◆ WHAT THIS TASK INVOLVES
Please return the full listing below without altering anything.

[start DATA LINES]

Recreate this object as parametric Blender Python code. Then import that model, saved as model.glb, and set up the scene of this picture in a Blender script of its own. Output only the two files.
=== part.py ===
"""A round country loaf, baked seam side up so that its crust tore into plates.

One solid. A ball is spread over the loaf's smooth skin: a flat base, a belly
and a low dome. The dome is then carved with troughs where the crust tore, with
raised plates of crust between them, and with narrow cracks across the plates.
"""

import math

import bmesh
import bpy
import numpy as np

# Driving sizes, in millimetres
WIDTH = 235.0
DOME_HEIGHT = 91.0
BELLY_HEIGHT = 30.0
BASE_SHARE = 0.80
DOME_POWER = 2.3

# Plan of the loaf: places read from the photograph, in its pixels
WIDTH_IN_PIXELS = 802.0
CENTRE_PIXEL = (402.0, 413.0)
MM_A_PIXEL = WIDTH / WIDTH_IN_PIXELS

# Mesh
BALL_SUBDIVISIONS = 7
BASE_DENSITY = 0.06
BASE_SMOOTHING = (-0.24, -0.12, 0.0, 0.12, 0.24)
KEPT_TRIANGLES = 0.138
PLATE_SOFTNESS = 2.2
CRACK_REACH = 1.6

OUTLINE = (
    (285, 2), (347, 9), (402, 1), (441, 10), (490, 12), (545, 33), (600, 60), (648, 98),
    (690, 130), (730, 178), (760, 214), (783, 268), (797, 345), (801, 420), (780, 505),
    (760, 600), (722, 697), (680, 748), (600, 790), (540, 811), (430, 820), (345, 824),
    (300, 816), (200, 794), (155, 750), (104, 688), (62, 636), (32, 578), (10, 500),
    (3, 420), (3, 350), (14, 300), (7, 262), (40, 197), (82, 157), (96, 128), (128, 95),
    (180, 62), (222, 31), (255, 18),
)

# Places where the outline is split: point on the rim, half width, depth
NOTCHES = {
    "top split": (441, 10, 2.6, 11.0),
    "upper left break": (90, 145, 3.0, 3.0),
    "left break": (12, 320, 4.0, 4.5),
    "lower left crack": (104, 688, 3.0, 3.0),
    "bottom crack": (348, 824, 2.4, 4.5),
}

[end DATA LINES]

◆ TASK RESULT
Recreate this object as parametric Blender Python code. Then import that model, saved as model.glb, and set up the scene of this picture in a Blender script of its own. Output only the two files.
=== part.py ===
"""A round country loaf, baked seam side up so that its crust tore into plates.

One solid. A ball is spread over the loaf's smooth skin: a flat base, a belly
and a low dome. The dome is then carved with troughs where the crust tore, with
raised plates of crust between them, and with narrow cracks across the plates.
"""

import math

import bmesh
import bpy
import numpy as np

# Driving sizes, in millimetres
WIDTH = 235.0
DOME_HEIGHT = 91.0
BELLY_HEIGHT = 30.0
BASE_SHARE = 0.80
DOME_POWER = 2.3

# Plan of the loaf: places read from the photograph, in its pixels
WIDTH_IN_PIXELS = 802.0
CENTRE_PIXEL = (402.0, 413.0)
MM_A_PIXEL = WIDTH / WIDTH_IN_PIXELS

# Mesh
BALL_SUBDIVISIONS = 7
BASE_DENSITY = 0.06
BASE_SMOOTHING = (-0.24, -0.12, 0.0, 0.12, 0.24)
KEPT_TRIANGLES = 0.138
PLATE_SOFTNESS = 2.2
CRACK_REACH = 1.6

OUTLINE = (
    (285, 2), (347, 9), (402, 1), (441, 10), (490, 12), (545, 33), (600, 60), (648, 98),
    (690, 130), (730, 178), (760, 214), (783, 268), (797, 345), (801, 420), (780, 505),
    (760, 600), (722, 697), (680, 748), (600, 790), (540, 811), (430, 820), (345, 824),
    (300, 816), (200, 794), (155, 750), (104, 688), (62, 636), (32, 578), (10, 500),
    (3, 420), (3, 350), (14, 300), (7, 262), (40, 197), (82, 157), (96, 128), (128, 95),
    (180, 62), (222, 31), (255, 18),
)

# Places where the outline is split: point on the rim, half width, depth
NOTCHES = {
    "top split": (441, 10, 2.6, 11.0),
    "upper left break": (90, 145, 3.0, 3.0),
    "left break": (12, 320, 4.0, 4.5),
    "lower left crack": (104, 688, 3.0, 3.0),
    "bottom crack": (348, 824, 2.4, 4.5),
}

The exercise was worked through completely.